Во всяком случае, Борис Годунов не счел нужным изменять свой взгляд относительно претендента. Он настойчиво продолжал отождествлять его с Гришкой Отрепьевым. В ноябре 1604 г. новый посол направляется в Польшу. Он везет те же заявления, что и Смирной; мы увидим его в сейме… То, что свидетельствовало русское правительство за границей, оно повторяло и у себя дома, перед лицом всего народа; разумеется, это подкреплялось кое-какими доказательствами, окружалось известной mise en scene…

Когда же Дмитрий сделался настолько опасен, что явилась необходимость с ним бороться, патриарх Иов, верный истолкователь желаний Годунова, выпустил особое воззвание. Здесь он излагал подробно все то, что Смирной рассказывал в общих чертах в Кракове. Он называл по имени свидетелей-очевидцев; это были, по большей части, монахи монастырей. Он подчеркивал уничтожающий смысл их показаний и, полный благородного гнева, изрекал анафему на голову вероотступника-латинца. Он называл его сосудом дьявольским, злым разбойником, который хочет овладеть царским престолом и ниспровергнуть святые алтари, чтобы воздвигнуть синагоги и храмы неверных на развалинах православных церквей. Эти слова задевали самые чувствительные струны в сердцах благочестивых москвичей. Если бы патриарх видел своими глазами «бедную овцу» у ног Рангони, и тогда он не мог бы найти более страшных проклятий.

Этот грозный обвинительный акт не дошел до Кракова. Впрочем, если бы он и проник туда, он не произвел бы там никакого впечатления.

Сигизмунд еще меньше, нежели Сапега, верил Дмитрию. Однако ему было удобнее не раскрывать своих сомнений; так можно было сохранить за собой полную свободу действий. В конце 1604 г. королю представился случай высказаться всенародно. Наступила сессия сеймиков. Эти провинциальные съезды служили прелюдией к сейму, общему национальному собранию. Король сообщал им заранее вопросы, которые будут подвергнуты обсуждению на сейме, и, в случае нужды, представлял отчет и объяснения по поводу некоторых действий правительства. Итак, вот в каком свете дело Дмитрия изображено было королем 20 декабря ливонцам. Прежде всего Сигизмунд предполагает, что самое событие достаточно известно; он старается только установить степень его достоверности. «В этой истории, — говорит он, — все неясно, все неопределенно; тем не менее она кажется правдоподобной». Что же касается помощи претенденту, то король сознается, что здесь мнения расходятся. Хотя некоторые и считают представляющийся случай чрезвычайно удобным, он не желает вступать на этот скользкий путь, а тем более замешивать в дело Речь Посполитую: дело в том, что у него нет достаточно определенных сведений. Дмитрий обратился за поддержкой к сенаторам; при таких условиях его предприятие приобретает частный характер. Тем не менее король предупреждает заинтересованных лиц, что ничто не должно делаться от имени государства или под его прикрытием.

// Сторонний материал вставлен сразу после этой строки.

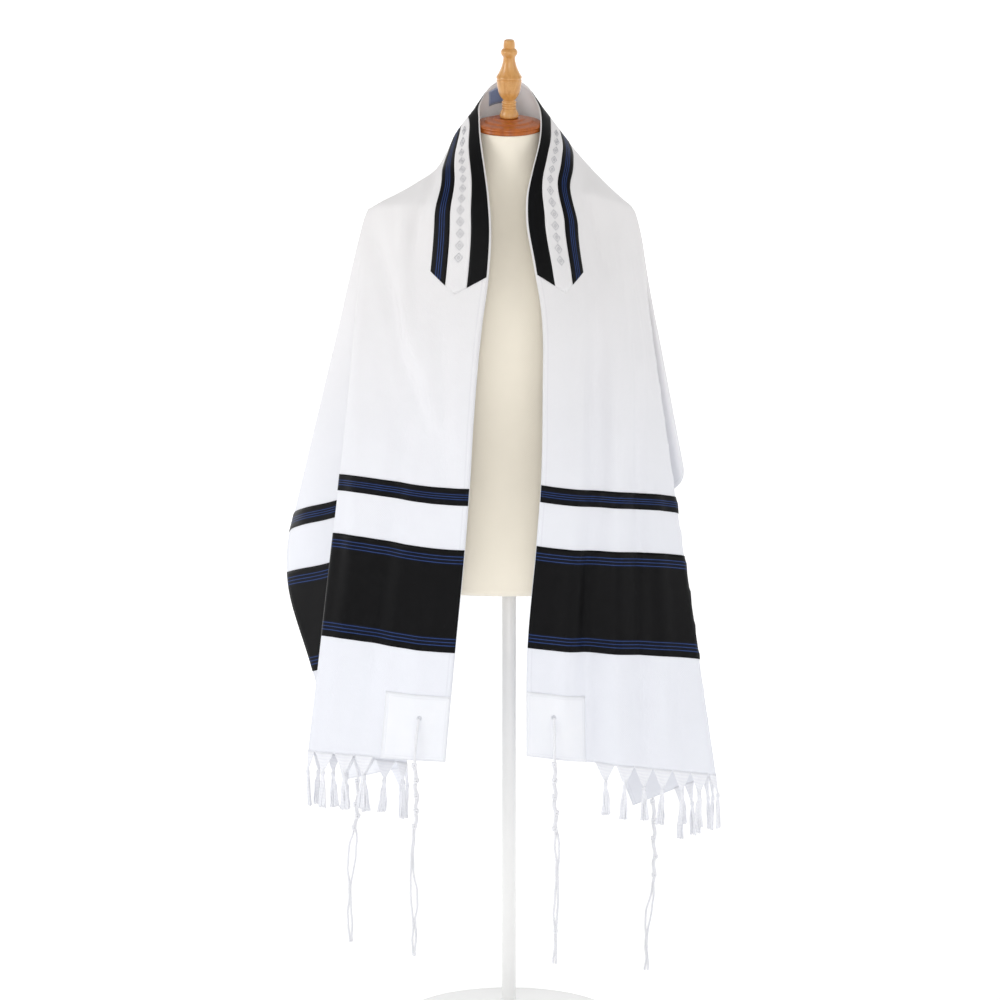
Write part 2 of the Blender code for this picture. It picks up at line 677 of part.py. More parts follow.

Польша отстраняет от себя всякую ответственность за замысел претендента. Другие инструкции сеймикам, данные от 9 декабря, имели еще более определенный характер.

Сигизмунд допускает и даже поощряет всякие запросы и прения относительно царевича; лишь бы только сеймики не посягнули на королевскую клятву и не нарушили общественного спокойствия. Здесь чувствуется ясный намек на беспорядки в Украине и на мир, недавно заключенный с Годуновым.

Впрочем, внешняя корректность выражений ничуть не исключает недомолвок и уклончивости. Король не говорит ничего ни о милостивом внимании своем к Дмитрию, ни о начатых с ним переговорах. Он лишь делает намек в том смысле, что в известных границах частная инициатива не будет подвергаться стеснениям. Когда сеймикам предложено было высказаться по этому поводу, они не проявили никакого воодушевления. Царевич не пользовался их симпатией: они не желали поддерживать его предприятия. Доминирующий тон их — неодобрение. Члены собраний жалуются на казаков, стоящих по деревням, и на их бесчинства. В замаскированных выражениях они осуждают и безрассудную смелость Мнишека, которая может создать нежелательный прецедент. Верность присяге, точнее, соблюдение международных договоров, энергичное подавление внутренних беспорядков — таковы пожелания сеймиков. Очевидно, здравый смысл нации не одобрял двусмысленной политики.

II

Ответы сенаторов на королевское письмо в марте 1604 г., наказы сеймиков их депутатам — все ясно говорило о том, что произойдет на сейме, созванном в Варшаве 20 января 1605 г. За последние месяцы истекшего года положение изменилось. Как мы увидим ниже, Дмитрий, в сопровождении воеводы Мнишека, уже перешел русскую границу. Его вступление в Московское государство, во главе целой армии, было совершившимся фактом. Ничего более определенного о нем не знали. Слухи о деятельности претендента были весьма разноречивы: одни приписывали ему победу; судя по другим известиям, он был разбит и бежал.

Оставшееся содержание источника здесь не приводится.